The research focused on lung cancer in the division is successfully supported by funding from the NIH and private foundations. The central theme of this program is to investigate the impact of the tumor microenvironment (TME) on the progression and metastasis of lung cancer, with an ultimate goal of identifying novel targets and designing new strategies for the therapy of lung cancer.
The current areas of investigation include TGF-beta-signaling in TME, epithelial-mesenchymal transitions, tumor-stromal interactions, chemokine biology, and immune evasive /tolerance mechanisms in TME and tumor angiogenesis. An emerging area of interest for this group is to investigate the role of lung microbiome on tumorigenesis and in the susceptibility of other lung conditions (eg: COPD) to lung cancer. The program adopts a multidisciplinary approach involving animal models, clinical samples, cell biology, immunology, molecular biology, signal transduction, Omics technologies and computational biology to dissect cellular and molecular interactions in the TME, identify therapeutic targets and develop potential mechanism-based biomarkers.

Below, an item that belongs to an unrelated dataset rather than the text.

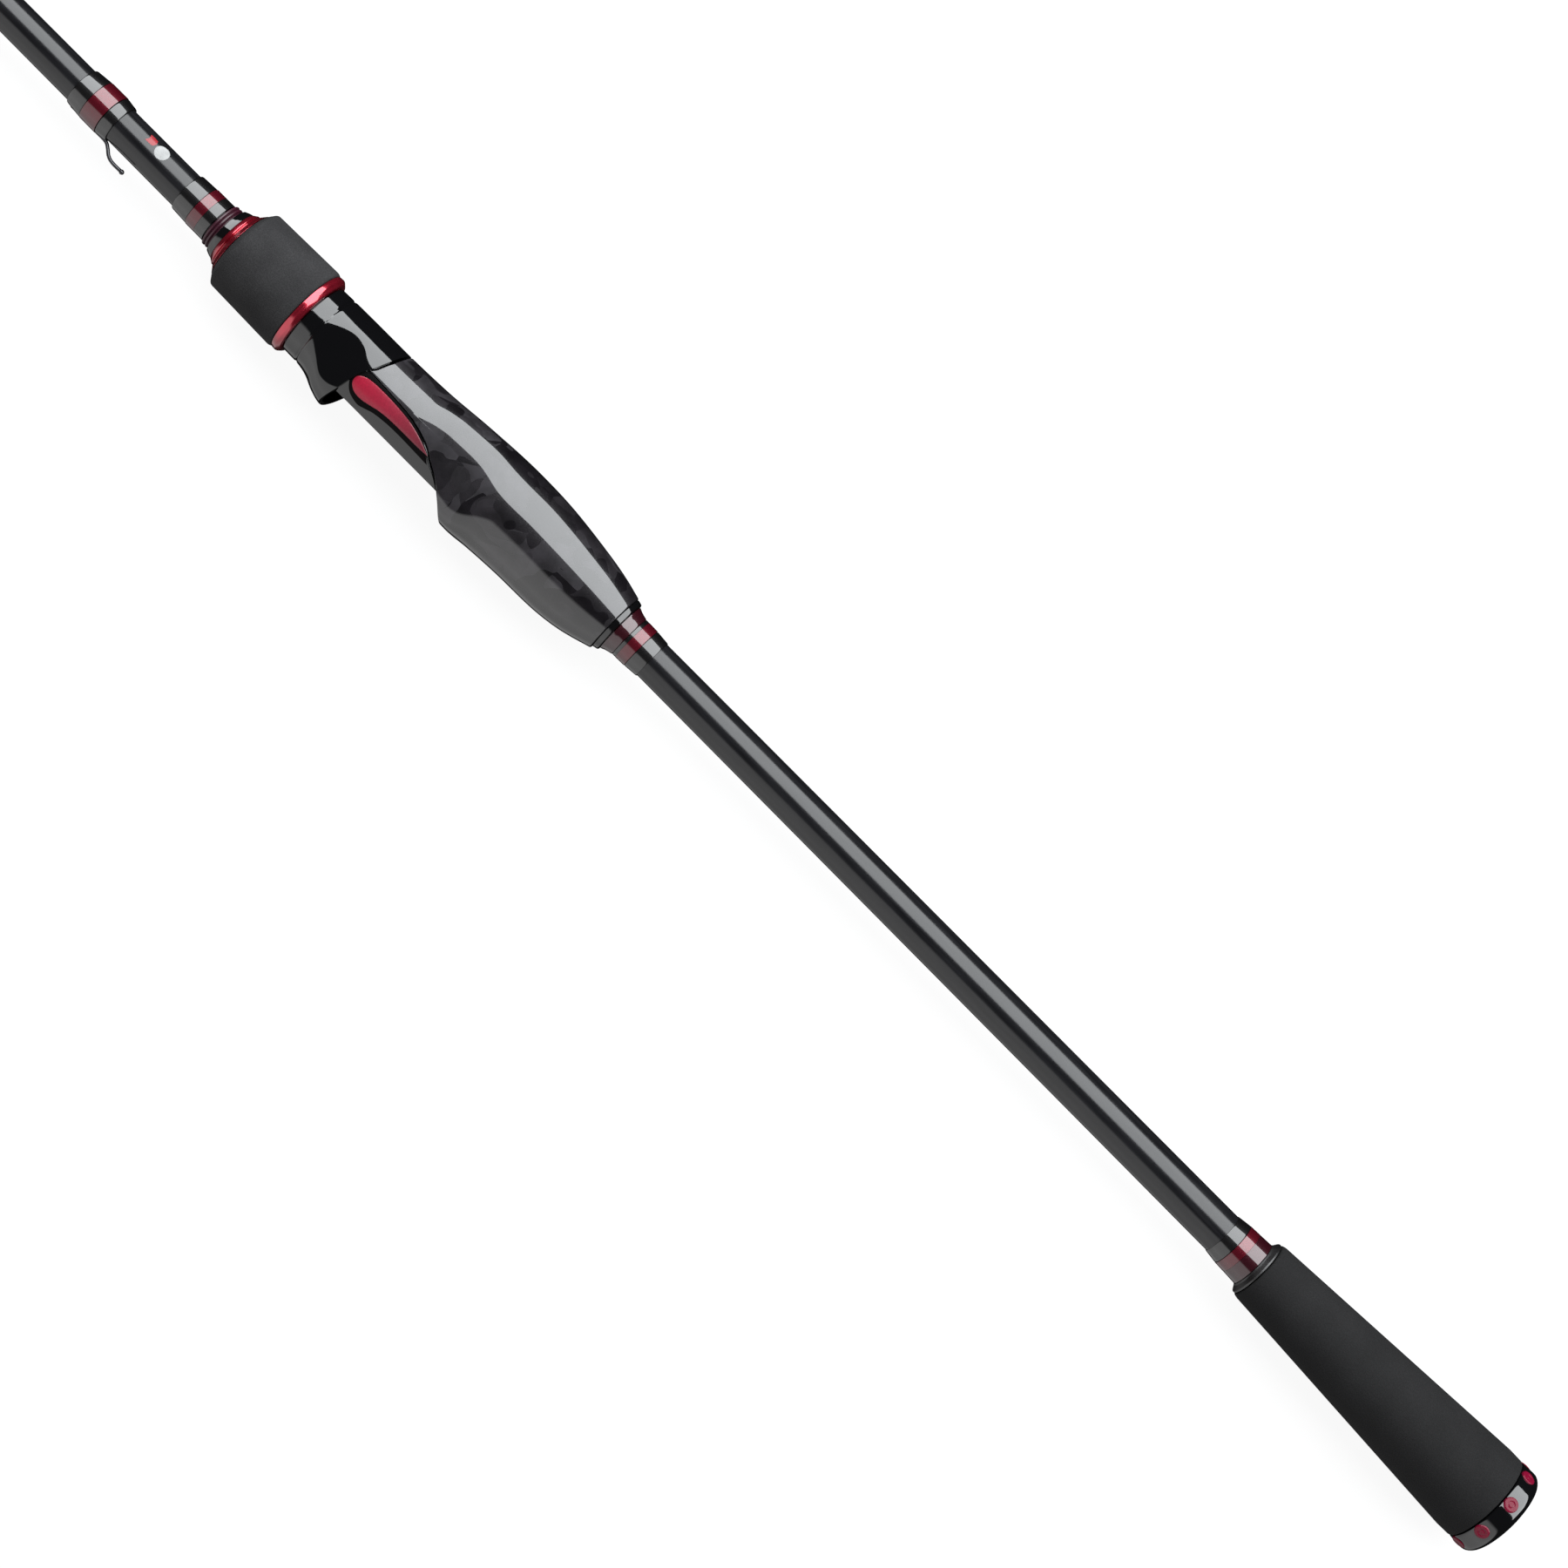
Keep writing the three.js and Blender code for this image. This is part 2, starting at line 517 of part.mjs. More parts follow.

Faculty within this program are also members of he University of Michigan Rogel Cancer Center and/or hold cross-appointments in the Department of Immunology and Microbiology. They have long standing collaborations with thoracic surgeons and oncologists and participate in the multidisciplinary lung cancer clinic. Members in the program are active participants in the Immunology and Cancer Biology PhD programs and serve as mentors in different post-graduate and graduate training grants and in the Undergraduate Research Opportunity Program (UROP). This provides multiple training opportunities for clinical fellows, post-doctoral trainees, and graduate and undergraduate students in the areas of cancer biology and tumor immunology.